SET EXERCISE> Search the material for the string "from", then report how many lines hold it, with no other text.

THE INPUT>
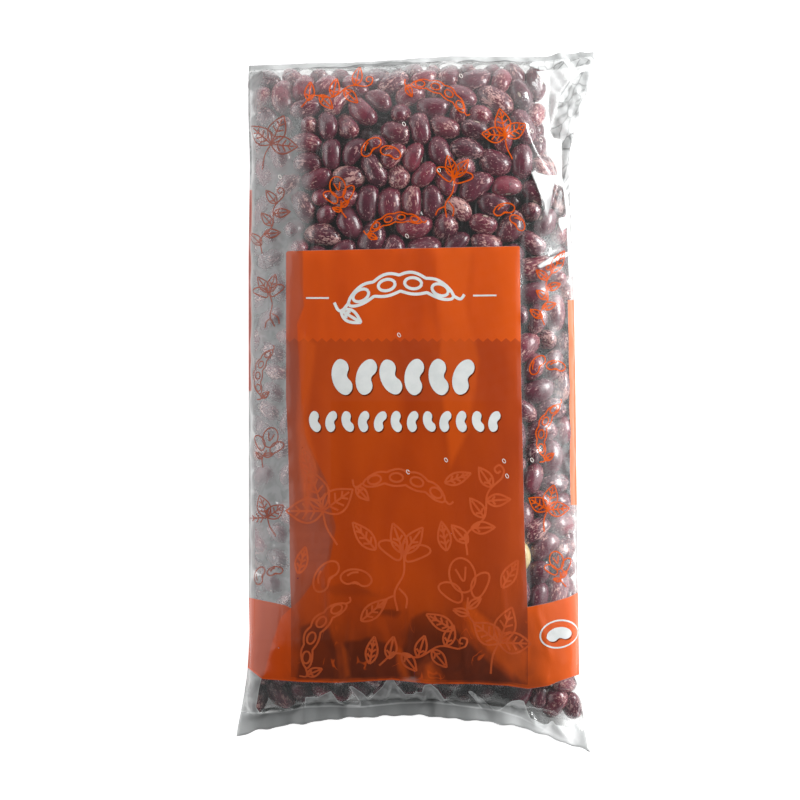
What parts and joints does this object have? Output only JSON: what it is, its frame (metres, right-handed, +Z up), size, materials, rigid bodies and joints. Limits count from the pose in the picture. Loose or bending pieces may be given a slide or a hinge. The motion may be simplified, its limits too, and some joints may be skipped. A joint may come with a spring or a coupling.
{
  "type": "bag of dried beans",
  "caption": "Filled pillow bag of dried beans in clear printed film, lying on its back, with flat sealed ends and a slack empty corner.",
  "frame": {"origin": "middle of the bounding box's footprint, on the table under the bag", "axes": "+X across the bag to the right of its print, +Y along the bag to its top seal, +Z up out of the printed face"},
  "size_m": [0.1622, 0.317, 0.0399],
  "materials": {
    "printed_film": "glossy thin film, clear and orange printed, over beans"
  },
  "bodies": {
    "root": {"bean_bag": "printed_film"}
  },
  "joints": []
}
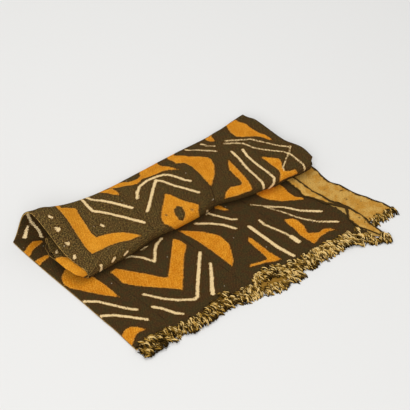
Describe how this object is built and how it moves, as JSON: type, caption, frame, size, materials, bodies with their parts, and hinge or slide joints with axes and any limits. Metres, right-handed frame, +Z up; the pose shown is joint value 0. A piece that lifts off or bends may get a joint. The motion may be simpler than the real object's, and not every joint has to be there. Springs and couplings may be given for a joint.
{
  "type": "throw blanket",
  "caption": "Fringed throw of hand-woven strips, folded in half lengthwise and wound loosely from its far end, front end lying flat.",
  "frame": {"origin": "middle of the flat underside, on the surface that the blanket lies on", "axes": "+X along the fringed hem from the lengthwise fold to the raw edges, +Y from the fringe to the back fold, +Z up"},
  "size_m": [0.6, 0.4595, 0.066],
  "materials": {
    "cloth": "coarse hand-woven cotton, painted dark olive brown, orange and cream",
    "fringe": "curly cotton yarn ends, olive and cream"
  },
  "bodies": {
    "root": {"cloth": "cloth", "fringe_lower": "fringe", "fringe_upper": "fringe"}
  },
  "joints": []
}
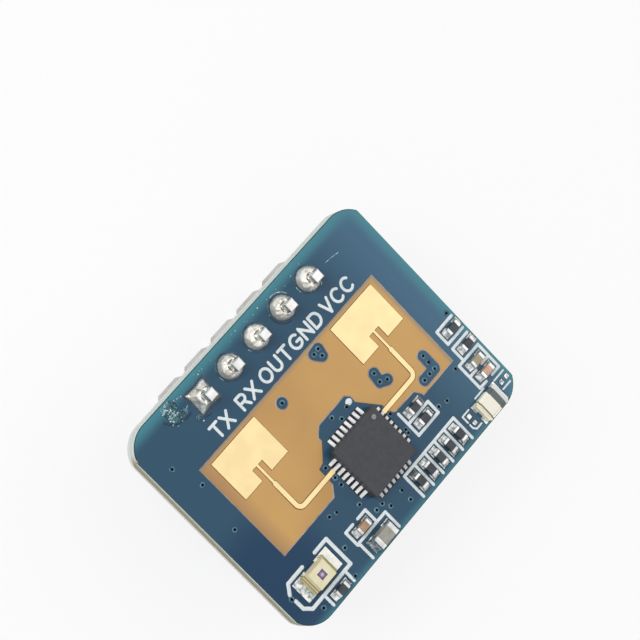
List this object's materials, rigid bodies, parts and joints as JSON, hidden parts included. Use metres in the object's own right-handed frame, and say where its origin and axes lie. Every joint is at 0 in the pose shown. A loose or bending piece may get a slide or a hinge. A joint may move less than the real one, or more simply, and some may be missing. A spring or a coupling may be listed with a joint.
{
  "type": "microwave radar sensor module",
  "caption": "Small circuit board radar sensor with patch antennas, a radar chip, a light sensor and a pin header, for sensing people indoors.",
  "frame": {"origin": "on the middle header pin's axis, in the underside of the header plastic", "axes": "+X along the pin row from the transmit pin to the supply pin, +Y from the board towards the edge with the pins, +Z out of the antenna face"},
  "size_m": [0.0218, 0.0165, 0.0095],
  "materials": {
    "laminate": "satin",
    "plating": "satin",
    "front_mask": "gloss",
    "rear_mask": "gloss",
    "lands": "satin",
    "antenna": "satin",
    "ink": "matte",
    "header_plastic": "matte",
    "solder": "bright",
    "chip_plastic": "matte",
    "tinned_metal": "satin",
    "pin_metal": "satin",
    "sensor_base": "matte",
    "silicon": "satin",
    "sensor_window": "clear",
    "crystal_ceramic": "matte",
    "crystal_lid": "satin",
    "tan_ceramic": "satin",
    "grey_ceramic": "satin",
    "resistor_black": "satin"
  },
  "bodies": {
    "root": {"antenna_left": "antenna", "antenna_right": "antenna", "capacitor_ends": "tinned_metal", "chip_resistor_1": "resistor_black", "chip_resistor_2": "resistor_black", "circuit_board": "laminate", "crystal_base": "crystal_ceramic", "crystal_lid": "crystal_lid", "edge_capacitor_1": "grey_ceramic", "edge_capacitor_2": "tan_ceramic", "edge_resistor_1": "resistor_black", "edge_resistor_2": "resistor_black", "front_lands": "lands", "front_mask": "front_mask", "front_part_solder": "solder", "header_insulator": "header_plastic", "hole_plating": "plating", "ink_frames": "ink", "large_capacitor": "grey_ceramic", "light_sensor_base": "sensor_base", "light_sensor_die": "silicon", "light_sensor_terminals": "lands", "light_sensor_window": "sensor_window", "microcontroller_body": "chip_plastic", "microcontroller_leads": "tinned_metal", "microcontroller_solder": "solder", "pin_gnd": "pin_metal", "pin_out": "pin_metal", "pin_rx": "pin_metal", "pin_tx": "pin_metal", "pin_vcc": "pin_metal", "radar_chip_body": "chip_plastic", "radar_chip_leads": "tinned_metal", "radar_chip_solder": "solder", "rear_capacitor_1": "tan_ceramic", "rear_capacitor_2": "tan_ceramic", "rear_capacitor_3": "tan_ceramic", "rear_capacitor_4": "tan_ceramic", "rear_lands": "lands", "rear_mask": "rear_mask", "rear_part_ends": "tinned_metal", "rear_part_solder": "solder", "rear_resistor_1": "resistor_black", "rear_resistor_2": "resistor_black", "regulator_body": "chip_plastic", "regulator_leads": "tinned_metal", "resistor_ends": "tinned_metal", "round_solder_joints": "solder", "row_resistor_1": "resistor_black", "row_resistor_2": "resistor_black", "row_resistor_3": "resistor_black", "row_resistor_4": "resistor_black", "row_resistor_5": "resistor_black", "sensor_resistor": "resistor_black", "small_capacitor": "tan_ceramic", "square_solder_joint": "solder"}
  },
  "joints": []
}
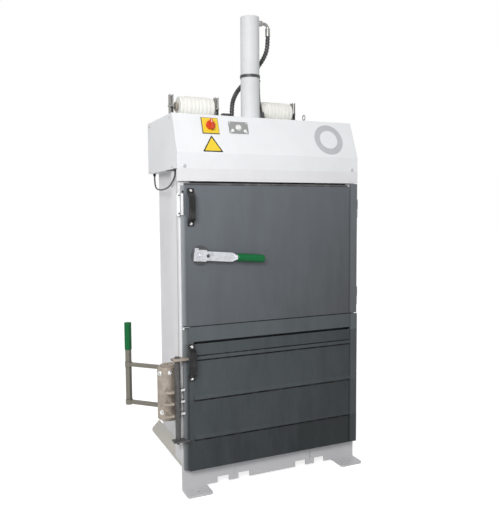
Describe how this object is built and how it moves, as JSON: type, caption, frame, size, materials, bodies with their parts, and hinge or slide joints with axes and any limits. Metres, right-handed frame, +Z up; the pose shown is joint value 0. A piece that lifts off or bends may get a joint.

CORRECT RESULT> 4